A block of data
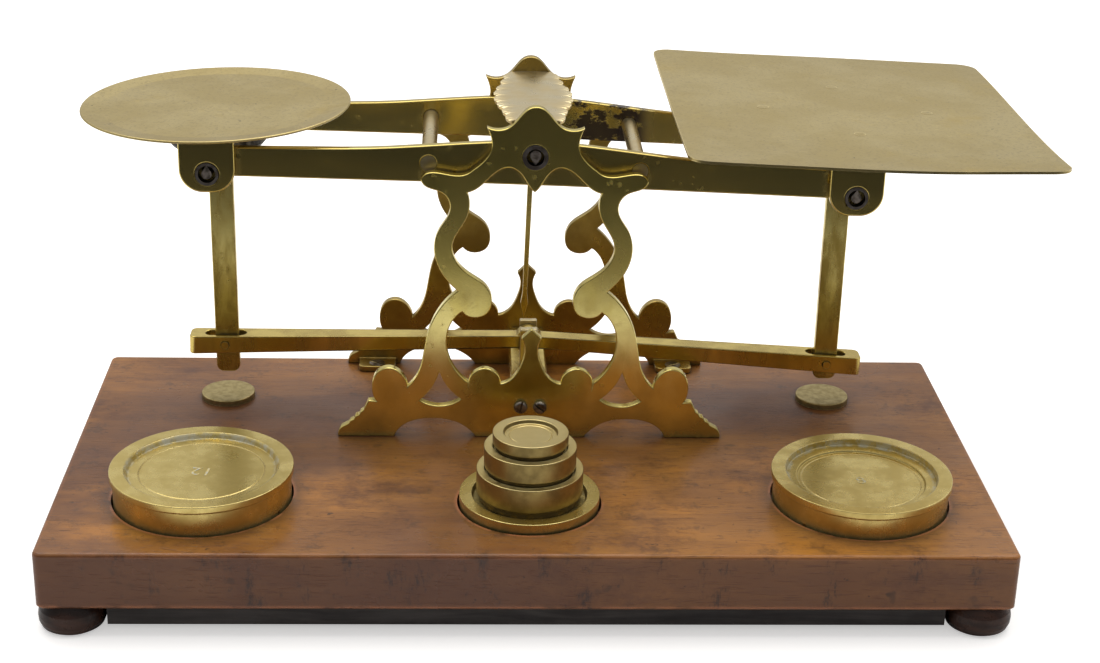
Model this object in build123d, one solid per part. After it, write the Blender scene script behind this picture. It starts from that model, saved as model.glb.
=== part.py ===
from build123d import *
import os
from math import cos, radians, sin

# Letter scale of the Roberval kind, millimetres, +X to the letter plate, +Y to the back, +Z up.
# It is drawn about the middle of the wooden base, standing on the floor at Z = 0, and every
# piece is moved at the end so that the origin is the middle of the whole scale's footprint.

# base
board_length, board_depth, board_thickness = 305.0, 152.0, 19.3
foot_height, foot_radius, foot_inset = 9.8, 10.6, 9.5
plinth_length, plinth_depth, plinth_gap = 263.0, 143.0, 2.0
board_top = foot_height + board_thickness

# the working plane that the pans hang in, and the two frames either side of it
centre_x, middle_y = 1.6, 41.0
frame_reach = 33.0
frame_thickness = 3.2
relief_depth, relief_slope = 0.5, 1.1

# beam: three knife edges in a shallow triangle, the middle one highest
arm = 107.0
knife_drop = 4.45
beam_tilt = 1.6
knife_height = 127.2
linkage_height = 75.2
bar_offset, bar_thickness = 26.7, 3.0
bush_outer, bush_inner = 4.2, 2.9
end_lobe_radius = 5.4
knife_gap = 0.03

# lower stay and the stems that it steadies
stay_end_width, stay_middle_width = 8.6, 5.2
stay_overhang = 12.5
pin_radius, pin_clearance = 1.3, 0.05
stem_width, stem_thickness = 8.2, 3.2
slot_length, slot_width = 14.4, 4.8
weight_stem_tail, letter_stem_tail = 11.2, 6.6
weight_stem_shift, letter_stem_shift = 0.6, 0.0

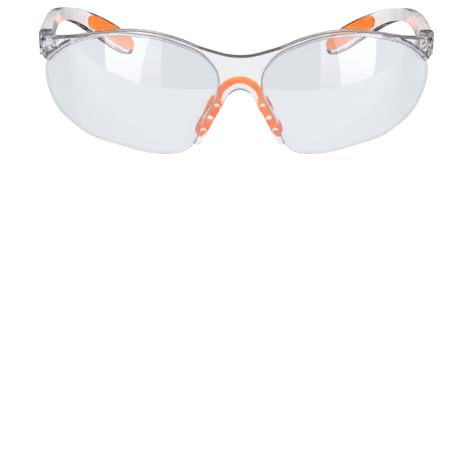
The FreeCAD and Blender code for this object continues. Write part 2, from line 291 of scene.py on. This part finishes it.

• [EXERCISE GOAL] Reproduce exactly, please, only the lines from the start of the data above to the line that contains "from math import cos, radians, sin", with both ends kept.

• [TASK RESPONSE]
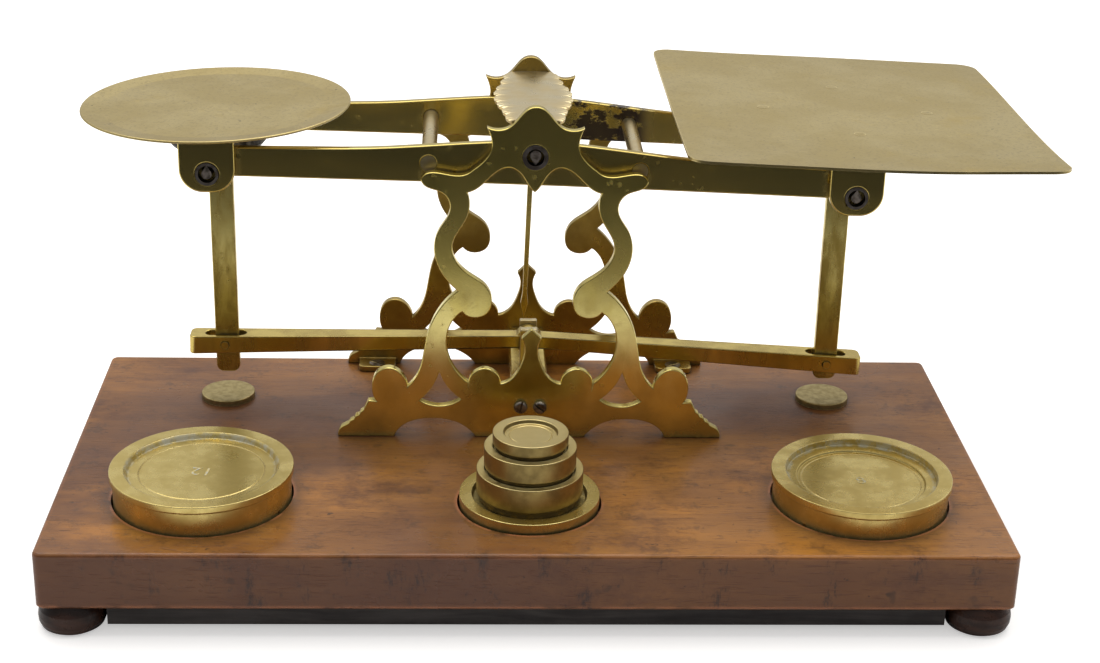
Model this object in build123d, one solid per part. After it, write the Blender scene script behind this picture. It starts from that model, saved as model.glb.
=== part.py ===
from build123d import *
import os
from math import cos, radians, sin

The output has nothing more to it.